By Henry Srebrnik, Charlottetown Guardian
A newly independent country is often quite fragile. Its political culture has not yet solidified, and hence its first leaders can have great influence in setting its future course, domestically and in foreign affairs. They frequently establish a sense of national identity and purpose. This can involve shaping the narrative of the country’s history, promoting shared values, and fostering a sense of belonging among the population.
They often need to build the basic infrastructure of a country, including legal systems, economic structures, and administrative frameworks. These foundations are crucial for the long-term stability and growth of the nation.
A number of states have been lucky that way, especially when it came to charting a democratic path. Think of Errol Barrow of Barbados, Jawaharlal Nehru in India, David Ben-Gurion in Israel, Seewoosagur Ramgoolam in Mauritius, Nelson Mandela in post-apartheid South Africa, and even, in the more distant past, George Washington in the United States.
The followers of political philosopher Leo Strauss espouse “American exceptionalism” and mythologize the American republic’s founders as virtual demi-gods who created a uniquely free nation based on democratic ideals and personal liberty. Yet even in the United States, democracy has been under great pressure at times.

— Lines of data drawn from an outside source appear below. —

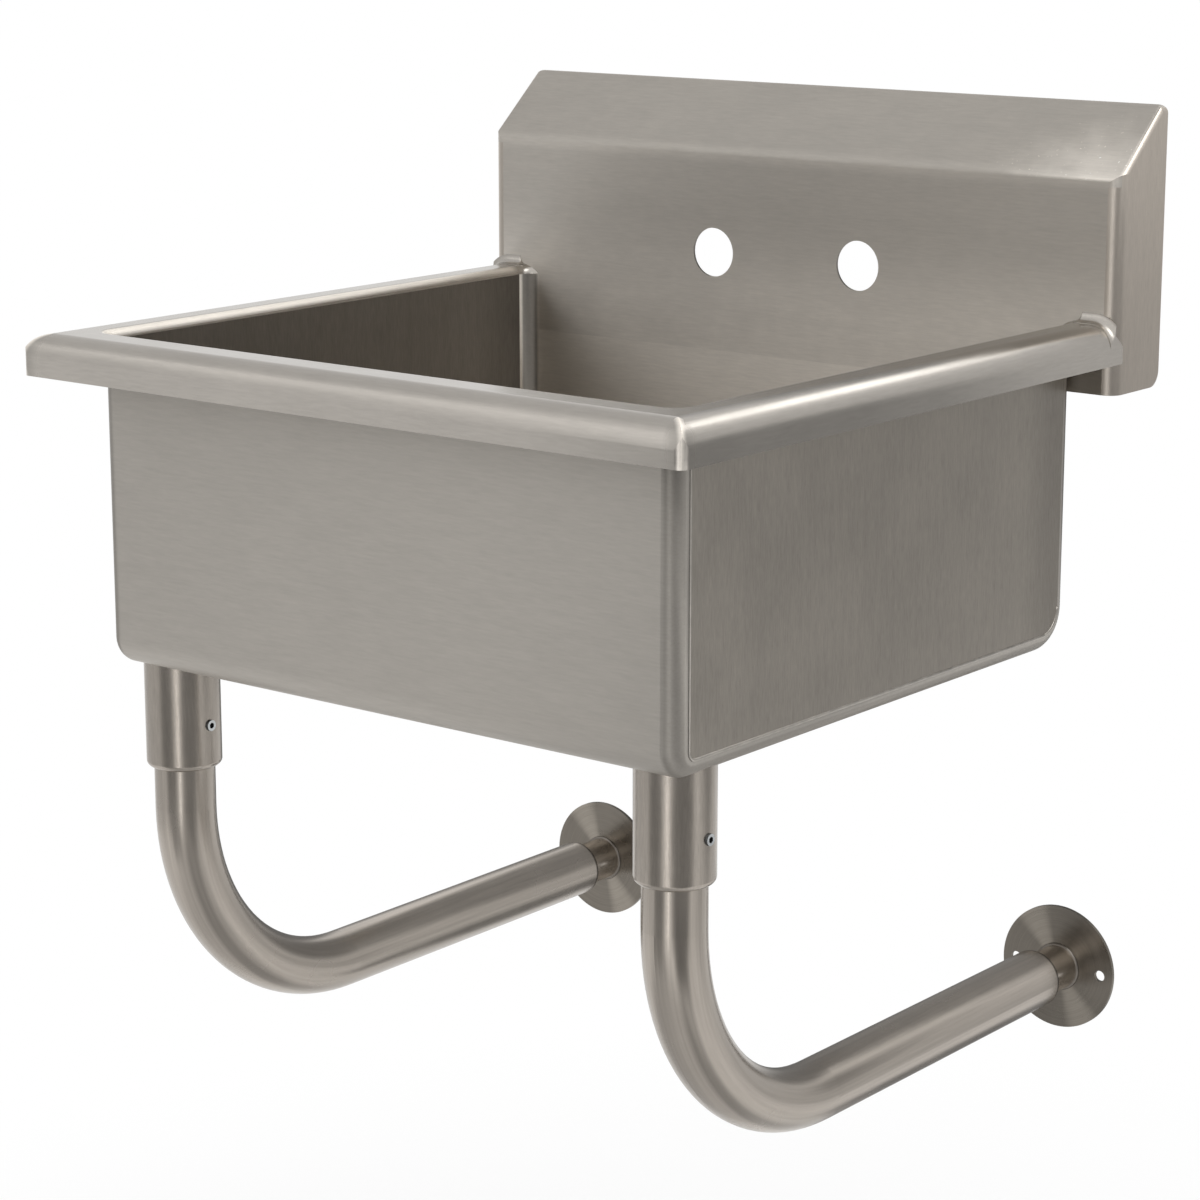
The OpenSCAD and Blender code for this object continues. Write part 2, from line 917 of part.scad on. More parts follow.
module crumb_basket() {
    r = cup_r - 2 * slide_gap;
    base = ledge_z + seat_gap;
    hole_ring = (r - basket_t) / (basket_rings + 1);
    slot_w = basket_hole_d / 2;
    color(bright_steel)
        translate([0, drain_y, floor_z + base])
            difference() {
                rotate_extrude() {
                    panel([0, 0], [r, basket_t]);
                    panel([r - basket_t, 0], [r, basket_h]);
                }
                for (k = [1 : basket_rings])
                    for (i = [0 : 6 * k - 1])
                        rotate([0, 0, i * 60 / k])
                            translate([k * hole_ring, 0, -over])
                                cylinder(h = basket_t + 2 * over, r = basket_hole_d / 2, $fn = 24);
                for (i = [0 : basket_slots - 1])
                    rotate([0, 0, (i + 1 / 2) * 360 / basket_slots])
                        block(
                            [r - 2 * basket_t, -slot_w / 2, basket_h / 4],
                            [r + over, slot_w / 2, basket_h * 3 / 4]
                        );
            }
}

module basket_post() {
    base = ledge_z + seat_gap + basket_t;
    top = drain_flange_t + knob_t;
    color(bright_steel)
        translate([0, drain_y, floor_z])
            rotate_extrude() {
                panel([0, base], [post_d / 2, top - knob_t]);
                panel([0, top - knob_t], [knob_d / 2 - knob_t / 2, top]);
                translate([knob_d / 2 - knob_t / 2, top - knob_t / 2])
                    intersection() {
                        circle(knob_t / 2);
                        panel([0, -knob_t / 2], [knob_t / 2, knob_t / 2]);
                    }
            }
}

bowl_wrap();
bowl_side(-1);  // bowl_side_left
bowl_side(1);  // bowl_side_right
rim_front();
rim_side(-1);  // rim_left
rim_side(1);  // rim_right
splash_panel();
splash_cap(-1);  // splash_cap_left
splash_cap(1);  // splash_cap_right
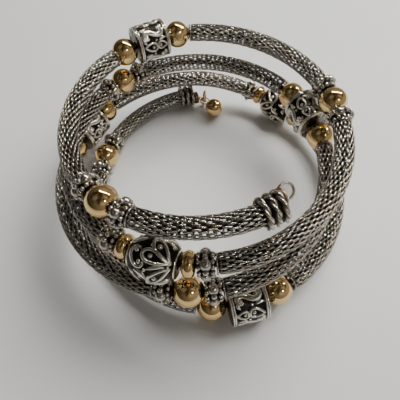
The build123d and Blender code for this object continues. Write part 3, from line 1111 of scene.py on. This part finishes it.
# A row of lamps from behind to the right and one in front give the metal its glints, and a soft box
# gives the floor its soft shadows. A lamp's row: place and power.
GLINT_SIZE = (0.026, 0.026)
GLINT_COLOUR = (1.0, 0.95, 0.86)
LAMPS = [
    ((-0.06, 0.32, 0.45), 0.35),
    ((0.02, 0.29, 0.47), 0.5),
    ((0.09, 0.26, 0.48), 0.6),
    ((0.19, 0.25, 0.43), 0.7),
    ((0.28, 0.22, 0.41), 0.7),
    ((0.36, 0.21, 0.34), 0.7),
]
for i, (place, power) in enumerate(LAMPS):
    lamp = area_light(f"lamp_{i + 1}", place, GLINT_SIZE, power, GLINT_COLOUR)
    lamp.visible_diffuse = False
front_lamp = area_light(
    "front_lamp", place=(0.26, -0.25, 0.41), size=(0.03, 0.03), power=0.3,
    colour=(1.0, 0.97, 0.92))
front_lamp.visible_diffuse = False
soft_box = area_light(
    "soft_box", place=(0.26, 0.29, 0.46), size=(0.6, 0.35), power=5.6,
    colour=(1.0, 0.995, 0.985))
soft_box.visible_glossy = False

# The room's light, plain round the horizon, softly uneven overhead as a room's ceiling is, and
# brighter from the right. The unevenness comes in over UNEVEN_WITHIN of height above UNEVEN_FROM.
ROOM_DARK = (0.12, 0.10, 0.08, 1)
ROOM_BRIGHT = (1.0, 0.98, 0.95, 1)
ROOM_CONTRAST = 4.0
UNEVEN_FROM = 0.4
UNEVEN_WITHIN = 0.25
ROOM_STRENGTH = 0.34
RIGHT_STRENGTH = 0.28
world = bpy.data.worlds.new("studio")
world.use_nodes = True
backdrop = world.node_tree.nodes["Background"]
direction = coordinates(world.node_tree, "Generated")
to_right = direction.node("ShaderNodeSeparateXYZ", {0: direction})
to_top = direction.node("ShaderNodeSeparateXYZ", {0: direction}, output=2)
overhead = ((to_top - UNEVEN_FROM) / UNEVEN_WITHIN).clamped()
ceiling = noise(direction, scale=1.6, detail=2.0)
room = ((ceiling - 0.5) * overhead * ROOM_CONTRAST + 0.5).clamped()
link(room.blend(ROOM_DARK, ROOM_BRIGHT), backdrop, "Color")
link(to_right * RIGHT_STRENGTH + ROOM_STRENGTH, backdrop, "Strength")
bpy.context.scene.world = world

# The camera in the route's own millimetres, its angle below the horizon and its roll, and its
# focal length in the photo's pixels
CAMERA_PLACE = (-1.45, -53.4, 79.7)
CAMERA_DOWN = 58.6
CAMERA_ROLL = -1.5
PHOTO_SIZE = 400
FOCAL_PIXELS = 368
SENSOR = 36.0

camera_data = bpy.data.cameras.new("camera")
camera_data.sensor_width = SENSOR
camera_data.lens = SENSOR * FOCAL_PIXELS / PHOTO_SIZE
camera_data.clip_start = 0.005
camera = bpy.data.objects.new("camera", camera_data)
bpy.context.collection.objects.link(camera)
camera.location = Vector((np.array(CAMERA_PLACE) + shift) * MM)
lifted = Matrix.Rotation(radians(90 - CAMERA_DOWN), 4, "X")
rolled = Matrix.Rotation(radians(CAMERA_ROLL), 4, "Z")
camera.rotation_euler = (lifted @ rolled).to_euler()
bpy.context.scene.camera = camera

Other places have been less fortunate. In South Asia. Sri Lanka, then called Ceylon, gained its sovereignty from Great Britain in 1948, with D. S. Senanayake as its first prime minister. Senanayake’s government introduced a citizenship act that immediately discriminated against the minority Tamils. (The Sinhalese are the majority in the country.)
Only about 5,000 Indian Tamils qualified for citizenship. More than 700,000 people, about eleven per cent of the population, were denied citizenship. Ever since, this ethnic issue has led to violent upheavals and ruinous civil wars, with tens of thousands of people dead.
Haiti, the second state in the Western Hemisphere to rid itself of colonial rule, was born in a revolution against French control. The revolt began in 1791 and ended in 1804 with independence. Its two leaders were Toussaint Louverture and Jean-Jacques Dessalines, but the latter proclaimed himself an emperor two years later. The country has rarely had functioning elected governments since.
The Gold Coast, renamed Ghana, was the first British colony in sub-Saharan Africa to acquire independence, with great fanfare. The leader of the nationalist movement, Kwame Nkrumah, became its first prime minister, and later, president. Under Nkrumah, Ghana played a leading role in international relations and the pan-Africanist movement.
But Nkrumah imposed a dictatorship in the 1960s, as he repressed political opposition. In 1964, he made Ghana a one-party state, with himself as president for life. He was overthrown in a coup two years later, and Ghana has since then alternated between democratic institutions and authoritarian ones.
Many other African countries have followed the same trajectory. The most recent case is South Sudan, which seceded from Sudan in 2011 following a decades-long civil war between its Arabic Muslim ruled north and Christian south. The newly sovereign state devolved into ethnic violence between the Dinka, under President Salva Kiir, and the Nuer, led by First Vice-President Riek Machar. Between 2013 and 2018, fighting forced a third of the country’s population from their homes and killed almost 400,000.
One of the most unfortunate cases has been Pakistan, formed in 1947 following the violent partition of British India into Hindu and Muslim majority countries, which displaced between 12 and 20 million people along religious lines. While Nehru governed India until his death in 1964, Pakistan’s political founder, Mohammed Ali Jinnah, died in 1948, just a year after independence.
Had Jinnah lived a few years longer, he may have been able to focus on building a successful democratic state, the way his contemporaries in India did. Instead, Pakistan’s leaders after Jinnah made fateful and destructive decisions that plunged the state into autocracy and reverberate to this day. In 1949, Pakistan’s Constituent Assembly passed the Objectives Resolution, which laid the groundwork for it to become an Islamic state, which it did in 1956.
Non-Muslim members of the assembly vigorously opposed it, and all of them voted against it, recalling that Jinnah had unequivocally said that Pakistan would be a secular state, not a theocracy. In 1958, the army’s chief of staff, Ayub Khan, orchestrated a military coup. There would many more. Pakistan’s military and intelligence services are today more powerful than ever.